The problem is: If on the sides $AB, BC, CD, DA$ of a $\square ABCD$ points $A', B', C', D'$ are taken such that $\overline{AA'}\cdot \overline{BB'}\cdot \overline{CC'}\cdot \overline{DD'}= \overline{A'B} \cdot \overline{B'C} \cdot \overline{C'D} \cdot\overline{D'A}$, show that $A'B'$ and $C'D'$ intersect on $AC$, and $A'D'$ and $B'C'$ intersect on $BD$.

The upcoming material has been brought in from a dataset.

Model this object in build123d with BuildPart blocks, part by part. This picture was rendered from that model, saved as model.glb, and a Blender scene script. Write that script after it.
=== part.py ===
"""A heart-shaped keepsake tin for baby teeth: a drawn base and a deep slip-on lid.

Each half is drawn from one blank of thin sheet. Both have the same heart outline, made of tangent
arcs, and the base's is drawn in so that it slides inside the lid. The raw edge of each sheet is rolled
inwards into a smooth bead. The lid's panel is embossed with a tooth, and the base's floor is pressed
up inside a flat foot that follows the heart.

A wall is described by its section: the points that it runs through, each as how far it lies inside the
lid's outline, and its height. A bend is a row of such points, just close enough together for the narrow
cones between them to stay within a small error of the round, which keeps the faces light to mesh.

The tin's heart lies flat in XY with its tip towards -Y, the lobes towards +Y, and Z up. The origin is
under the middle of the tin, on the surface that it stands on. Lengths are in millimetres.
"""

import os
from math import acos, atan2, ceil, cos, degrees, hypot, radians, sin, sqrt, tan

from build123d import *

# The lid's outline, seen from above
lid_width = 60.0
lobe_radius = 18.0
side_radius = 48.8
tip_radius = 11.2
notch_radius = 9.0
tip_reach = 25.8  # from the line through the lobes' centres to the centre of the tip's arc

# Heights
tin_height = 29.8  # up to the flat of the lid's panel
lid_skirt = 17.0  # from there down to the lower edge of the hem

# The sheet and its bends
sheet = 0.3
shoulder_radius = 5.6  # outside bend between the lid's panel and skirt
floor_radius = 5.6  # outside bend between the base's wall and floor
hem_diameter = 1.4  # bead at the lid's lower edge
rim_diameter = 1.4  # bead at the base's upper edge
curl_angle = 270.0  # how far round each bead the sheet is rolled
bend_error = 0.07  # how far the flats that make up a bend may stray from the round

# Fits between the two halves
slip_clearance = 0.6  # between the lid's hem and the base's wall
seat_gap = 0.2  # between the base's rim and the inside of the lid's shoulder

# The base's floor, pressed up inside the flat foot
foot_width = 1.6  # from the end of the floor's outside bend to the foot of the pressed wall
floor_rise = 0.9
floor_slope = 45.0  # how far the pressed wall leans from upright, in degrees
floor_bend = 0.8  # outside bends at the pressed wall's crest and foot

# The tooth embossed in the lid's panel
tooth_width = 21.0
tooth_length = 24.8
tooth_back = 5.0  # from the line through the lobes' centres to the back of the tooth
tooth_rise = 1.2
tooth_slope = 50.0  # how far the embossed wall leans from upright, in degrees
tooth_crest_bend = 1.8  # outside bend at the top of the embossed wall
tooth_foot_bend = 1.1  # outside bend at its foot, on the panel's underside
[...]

This is a geometry class, we learned Menelaus theorem, Ceva's theorem, Desargue's Theorem(copolar, coaxial) and Pascal's Mystic Hexagram. I draw the picture.
Your given
$$ AA'\times BB'\times CC'\times DD'= A'B \times B'C \times C'D \times D'A $$
can be rewritten as $$\frac{A^{}A'}{A'B^{}}\times\frac{B^{}B'}{B'C^{}}\times\frac{C^{}C'}{C'D^{}}\times\frac{D^{}D'}{D'A^{}}=1.\qquad \qquad (1)$$
Let $A'D'$ intersect $DB$ at $F$ and $B'C'$ intersect $DB$ at $E.$
By Menelaus's theorem we have
$$ \frac{A^{}A'}{A'B^{}}\times\frac{BF}{FD}\times\frac{D^{}D'}{D'A^{}}=-1 \Rightarrow \frac{A^{}A'}{A'B^{}}\times\frac{D^{}D'}{D'A^{}}=\frac{FD}{FB}. \qquad \qquad (2) $$
and
$$ \frac{C^{}C'}{C'D^{}}\times\frac{DE}{EB}\times\frac{B^{}B'}{B'C^{}}=-1 \Rightarrow \frac{C^{}C'}{C'D^{}}\times\frac{B^{}B'}{B'C^{}}=\frac{EB}{ED}. \qquad \qquad (3) $$
Combining $(1),(2)$, and $(3)$ we get
$$ \frac{FD}{FB} \times \frac{EB}{ED} = 1. $$
Using $FB=FD+DB$ and $EB=ED+DB$ and a little manipulation we find that $FD=ED$, hence $F=E$ and $A'D'\cap DB \cap B'C'= F.$
By a similar argument $C'D'$ and $A'B'$ meet on $AC.$